• [WHAT YOU HAVE TO DO]: Your task is to locate every line holding the string "parts" and to copy each of them.

[START OF DATASET RECORDS]

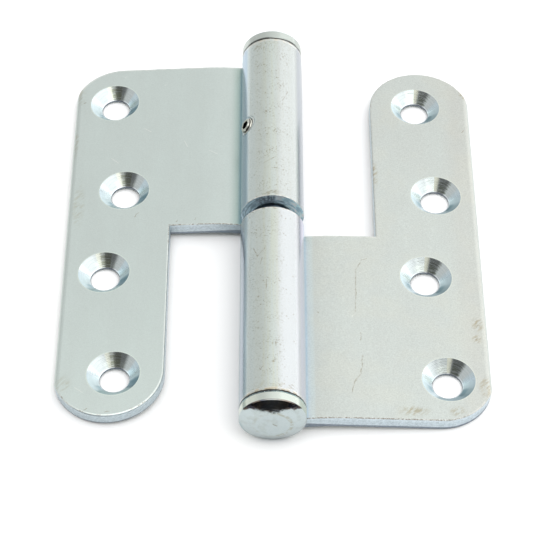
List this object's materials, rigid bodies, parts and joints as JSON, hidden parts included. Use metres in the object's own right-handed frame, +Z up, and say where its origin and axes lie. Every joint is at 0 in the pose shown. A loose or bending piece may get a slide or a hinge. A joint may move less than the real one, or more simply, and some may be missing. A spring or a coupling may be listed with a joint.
{
  "type": "lift-off hinge",
  "caption": "Lift-off door hinge: two rolled sheet leaves with countersunk holes on a fixed pin, with closed knuckle ends and a lock screw.",
  "frame": {"origin": "on the surface that the open hinge lies on, below the middle of the hinge axis", "axes": "+X across the leaves towards the lower leaf, +Y along the hinge axis towards the upper knuckle, +Z up out of the screw faces"},
  "size_m": [0.0986, 0.1178, 0.015],
  "materials": {
    "plated_sheet": "zinc-plated rolled sheet, satin, faintly blue-green, with brown specks and fine scratches",
    "plated_turned_steel": "zinc-plated turned steel, bright satin",
    "bare_ball_steel": "polished bearing ball",
    "screw_steel": "plain bright machine screw"
  },
  "bodies": {
    "lower": {"lower_leaf": "plated_sheet", "hinge_pin": "plated_turned_steel"},
    "ball": {"thrust_ball": "bare_ball_steel"},
    "upper": {"upper_leaf": "plated_sheet", "top_plug": "plated_turned_steel"},
    "screw": {"lock_screw": "screw_steel"}
  },
  "joints": [
    {"name": "lift", "type": "slide", "parent": "lower", "child": "ball", "axis": [0, 1, 0], "range_m": [0, 0.05]},
    {"name": "swing", "type": "hinge", "parent": "ball", "child": "upper", "pos_m": [0, 0, 0.0075], "axis": [0, 1, 0], "range_deg": [0, 185.8]},
    {"name": "lock_travel", "type": "slide", "parent": "upper", "child": "screw", "axis": [-0.8282, 0, 0.5604], "range_m": [-0.0013, 0.0025]}
  ]
}
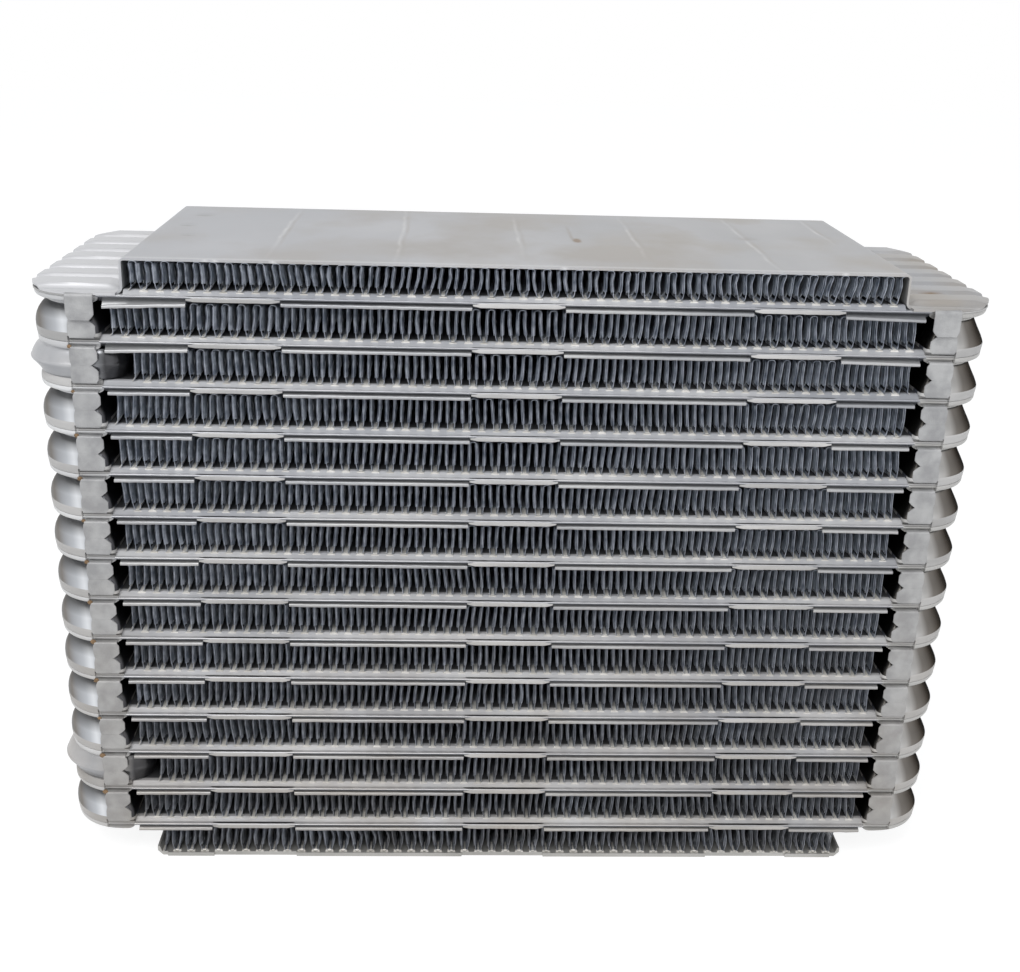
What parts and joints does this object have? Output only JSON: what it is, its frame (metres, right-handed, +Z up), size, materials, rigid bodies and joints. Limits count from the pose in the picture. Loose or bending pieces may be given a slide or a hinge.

[END OF DATASET RECORDS]

• [TASK OUTPUT]:
List this object's materials, rigid bodies, parts and joints as JSON, hidden parts included. Use metres in the object's own right-handed frame, +Z up, and say where its origin and axes lie. Every joint is at 0 in the pose shown. A loose or bending piece may get a slide or a hinge. A joint may move less than the real one, or more simply, and some may be missing. A spring or a coupling may be listed with a joint.
What parts and joints does this object have? Output only JSON: what it is, its frame (metres, right-handed, +Z up), size, materials, rigid bodies and joints. Limits count from the pose in the picture. Loose or bending pieces may be given a slide or a hinge.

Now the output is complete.